Without assistance, naturalised Meskhetians are likely to find it hard to settle down and find employment.

Ali Mehriev has been in Georgia for the last 15 years, but is considering leaving.

His family is among around 2,000 already living in Georgia. They came back from the mid-1980s onwards, before there was any programme designed to help them.

“Our parents died dreaming of Georgia,” Mehriev said. “If [more] people don’t come soon, then I’ll leave…. This is the 12th home I’ve lived in since arriving in Georgia. We lived all over the place,” said Mehriev, who now lives in Abastumani, a village in the Meskhetians’ home ground in the Samtskhe-Javakheti region in southern Georgia.

“I wanted to return to my ancestral homeland and, after much suffering, I did come back, but it’s very hard for us. We can’t thrive or find any work,” he said. “A little patch of land and a couple of cows isn’t enough to support a family of seven. That’s why we’re thinking of leaving.”

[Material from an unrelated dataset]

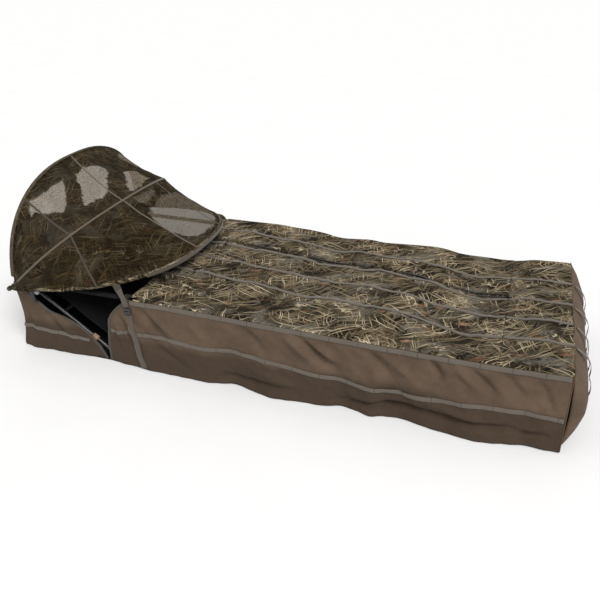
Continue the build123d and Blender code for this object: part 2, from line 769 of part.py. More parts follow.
FAR_STRAP_HEAD_X = DOOR_HEAD_X + 90
FAR_STRAP_HEAD_Y, FAR_STRAP_FOOT_Y = 318, 245
FAR_STRAP_SLOPE = (FAR_STRAP_FOOT_Y - FAR_STRAP_HEAD_Y) / (DOOR_FOOT_X - FAR_STRAP_HEAD_X)
with BuildPart() as far_door_straps:
    strip_along(
        FAR_STRAP_HEAD_X,
        DOOR_FOOT_X - 4,
        lambda x: FAR_STRAP_HEAD_Y + FAR_STRAP_SLOPE * (x - FAR_STRAP_HEAD_X),
        STRAP_W,
    )
save(far_door_straps.part, "far_door_straps")

COVER_STRAP_Y = [meet_y(DOOR_FOOT_X) + shift for shift in NEAR_STRAPS] + [FAR_STRAP_FOOT_Y]
COVER_STRAP_SHIFT = 18   # how far the straps run towards the near side over the foot cover
with BuildPart() as foot_cover_straps:
    for y0 in COVER_STRAP_Y:
        strip_along(
            COVER_X + 4,
            HALF_L - 2,
            lambda x: y0 - COVER_STRAP_SHIFT * (x - COVER_X) / (HALF_L - COVER_X),
            STRAP_W,
        )
save(foot_cover_straps.part, "foot_cover_straps")

SLACK = 14               # how far the slack loops on the foot panel stand off
with BuildPart() as foot_panel_straps:
    for y in COVER_STRAP_Y:
        with BuildSketch(y_plane(y - COVER_STRAP_SHIFT + STRAP_W / 2)):
            with BuildLine():
                high, low = (HALF_L + 20, 288), (HALF_L + 62, 75)
                bow_out = (HALF_L + FOOT_BULGE + SLACK, 190)
                rim = ThreePointArc(high, bow_out, low)
                back = ThreePointArc(
                    (high[0] - WEB_T, high[1]),
                    (bow_out[0] - WEB_T, bow_out[1]),
                    (low[0] - WEB_T, low[1]),
                )
                Line(rim @ 0, back @ 0)
                Line(rim @ 1, back @ 1)
            make_face()
        extrude(amount=STRAP_W)
save(foot_panel_straps.part, "foot_panel_straps")

TOP_BAND_W, MID_BAND_W, HEAD_BAND_W = 19, 16.5, 16
MID_BAND_Z = [(-650, 146), (-610, 147), (-470, 158), (-250, 148), (-40, 152), (270, 122), (580, 112),
              (810, 132), (1078, 127)]
HEAD_BAND_Z = 103


def band_section(x, low, high, side):
    """The outline of an upright band of webbing on a side wall, between two heights."""
    inner = side * (wall_y(x, low, side) + 0.6)
    outer = inner + side * WEB_T
    return [(inner, low), (inner, high), (outer, high), (outer, low)]


for side, word, flare in ((-1, "near", NEAR_FLARE), (1, "far", FAR_FLARE)):
    with BuildPart() as side_straps:
        loft_along(
            stations(-540, HALF_L - 2, CLOTH_SLACK, flare),
            lambda x: band_section(
                x,
                WALL_TOP - cloth_slack(x, side * HALF_W) - TOP_BAND_W - GAP,
                WALL_TOP - cloth_slack(x, side * HALF_W) - GAP,
                side,
            ),
        )
        loft_along(
            stations(-650, HALF_L - 2, CLOTH_SLACK, flare),
            lambda x: band_section(
                x,
                between(MID_BAND_Z, x) - MID_BAND_W / 2,
                between(MID_BAND_Z, x) + MID_BAND_W / 2,
                side,
            ),
        )
        with Locations((-925, side * (HALF_W + 0.3 + WEB_T / 2), HEAD_BAND_Z)):
            Box(300, WEB_T, HEAD_BAND_W)
    save(side_straps.part, f"{word}_side_straps")

# Hold-down straps: from the hood's rim over the corner of the arm opening to the side-release
# buckle on the outside of the wall, and from there to the floor
STRAP_TOP = (-608, 434, 330)
STRAP_BEND = (-566, 467, 301)
STRAP_BUCKLE = (-552, 471.5, 254)
STRAP_FLOOR = (-497, 492, 6)
HOLD_W = 22


def strap_between(start, end, face):
    """A flat strap between two points, added to the part; face is what its flat side looks to."""
    a, b = Vector(*start), Vector(*end)
    run = b - a
    with BuildSketch(Plane(origin=a, x_dir=Vector(*face).cross(run), z_dir=run)) as webbing:
        Rectangle(HOLD_W, WEB_T)
    extrude(webbing.sketch, amount=run.length)


for side, word in ((-1, "near"), (1, "far")):
    top, bend, buckle, floor = (
        (x, side * y, z) for x, y, z in (STRAP_TOP, STRAP_BEND, STRAP_BUCKLE, STRAP_FLOOR)
    )
    with BuildPart() as strap_upper:
        strap_between(top, bend, (0.35, side * 0.5, 0.79))
        strap_between(bend, (buckle[0] - 4, buckle[1], buckle[2] + 18), (0, side, 0))
    save(strap_upper.part, f"{word}_strap_upper")
    with BuildPart() as strap_lower:
        strap_between((buckle[0] + 4, buckle[1], buckle[2] - 18), floor, (0, side, 0))
    save(strap_lower.part, f"{word}_strap_lower")

with BuildPart() as strap_buckles:
    for side in (-1, 1):
        with BuildSketch(y_plane(side * STRAP_BUCKLE[1] + 3)):
            with Locations((STRAP_BUCKLE[0], STRAP_BUCKLE[2])):
                RectangleRounded(30, 26, 4)
                Rectangle(20, 4, mode=Mode.SUBTRACT)
        extrude(amount=6)
save(strap_buckles.part, "strap_buckles")

for word, pin_x, pin_z, low_x in STRUTS:
    length, slope = strut_run(pin_x, pin_z, low_x)
    rest = asin((pin_z - STRUT_LOW_Z) / length)
    folded = asin((pin_z - FOLD_DROP - STRUT_LOW_Z) / length)
    print(word, "struts turn", round(degrees(rest - folded), 3), "deg,",
          "ratio", round((rest - folded) / (FOLD_DROP / 1000), 5))
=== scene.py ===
import math

import bmesh
import bpy
import numpy as np
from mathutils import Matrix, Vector


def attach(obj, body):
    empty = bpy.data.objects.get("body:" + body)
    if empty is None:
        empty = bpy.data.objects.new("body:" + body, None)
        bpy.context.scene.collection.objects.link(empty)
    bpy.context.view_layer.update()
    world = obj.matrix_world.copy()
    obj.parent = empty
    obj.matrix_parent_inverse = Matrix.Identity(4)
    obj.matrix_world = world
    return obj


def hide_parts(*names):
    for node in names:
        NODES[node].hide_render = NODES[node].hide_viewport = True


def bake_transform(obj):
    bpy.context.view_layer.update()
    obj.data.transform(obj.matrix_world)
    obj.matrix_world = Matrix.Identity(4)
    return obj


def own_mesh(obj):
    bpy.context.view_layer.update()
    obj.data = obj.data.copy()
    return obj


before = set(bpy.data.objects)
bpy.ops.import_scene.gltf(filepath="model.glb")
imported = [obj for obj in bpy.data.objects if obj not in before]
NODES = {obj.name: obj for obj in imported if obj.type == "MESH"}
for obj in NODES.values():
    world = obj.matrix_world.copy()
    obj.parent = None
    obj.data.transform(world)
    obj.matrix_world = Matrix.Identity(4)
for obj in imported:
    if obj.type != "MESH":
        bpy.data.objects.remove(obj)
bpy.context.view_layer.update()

# ---- sizes, in metres, as in the CAD
SIDES = ((-1, "near"), (1, "far"))
HALF_L, HALF_W = 1.08, 0.46
WALL_TOP = 0.295
DECK_TOP = 0.3018
FLOOR_TOP = 0.003
DOOR_HEAD_X, DOOR_NECK_X, DOOR_FOOT_X, COVER_X = -0.53, -0.416, 0.8442, 0.8450
HINGE_Y, DOOR_Z = 0.449, 0.30
MEET_HEAD_Y, MEET_FOOT_Y = 0.205, 0.095
PIVOT_X, PIVOT_Z = -1.060, 0.292
BACK_BOW = (87.1, 0.408, 0.474, 2.5, 2.46)
MID_BOW = (41.9, 0.379, 0.487, 2.0, 4.2)
RIM_BOW = (6.8, 0.623, 0.509, 2.75, 2.55)
HOOD_START = 0.04
HOOD_LIFT = 0.0095                    # outer face of the hood fabric over the bows' centre lines

# ---- camera, light and floor
camera = bpy.data.objects.new("camera", bpy.data.cameras.new("camera"))
camera.location = (0.828, -2.475, 1.531)
camera.rotation_euler = (math.radians(62.31), 0, math.radians(18.53))
camera.data.lens = 41.15
camera.data.sensor_width = 36
bpy.context.scene.collection.objects.link(camera)
bpy.context.scene.camera = camera
bpy.context.scene.view_settings.view_transform = "Standard"

world = bpy.data.worlds.new("studio")
bpy.context.scene.world = world
world.use_nodes = True
world.node_tree.nodes["Background"].inputs["Color"].default_value = (1.0, 0.99, 0.975, 1)
world.node_tree.nodes["Background"].inputs["Strength"].default_value = 0.60


def area_light(name, place, target, size, power):
    data = bpy.data.lights.new(name, "AREA")
    data.size, data.energy = size, power
    lamp = bpy.data.objects.new(name, data)
    lamp.location = place
    lamp.rotation_euler = (Vector(target) - Vector(place)).to_track_quat("-Z", "Y").to_euler()
    bpy.context.scene.collection.objects.link(lamp)


area_light("fill", (2.6, -3.4, 2.2), (0.2, 0, 0.2), 2.6, 12)
sun = bpy.data.objects.new("sun", bpy.data.lights.new("sun", "SUN"))
sun.data.energy, sun.data.angle = 2.35, math.radians(28)
sun.rotation_euler = Vector((-0.55, 0.62, -0.95)).to_track_quat("-Z", "Y").to_euler()
bpy.context.scene.collection.objects.link(sun)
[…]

One of the challenges facing the Meskhetians is integrating with the local community as immigrants and as Muslims in this Christian-majority part of Georgia.

“I am a Muslim, a legacy from my forebears. That isn’t my fault,” Mehriev said.

Meskhishvili said the government needed to work with local communities as well as with the Meskhetians themselves.

A survey conducted by the International Republican Institute in 2007, indicated that 67 per cent of respondents opposed Meskhetian repatriation, while only 16 per cent were in favour.

Ucha Bluashvili, an academic specialising in Meskhetian affairs, warned of social problems if the government did not address such attitudes.

“Since nothing has been done to educate the population in the last five years, it is clear the opinion of ordinary citizens won’t have changed,” he said.

Nino Gerzmava is an IWPR-trained journalist in Georgia.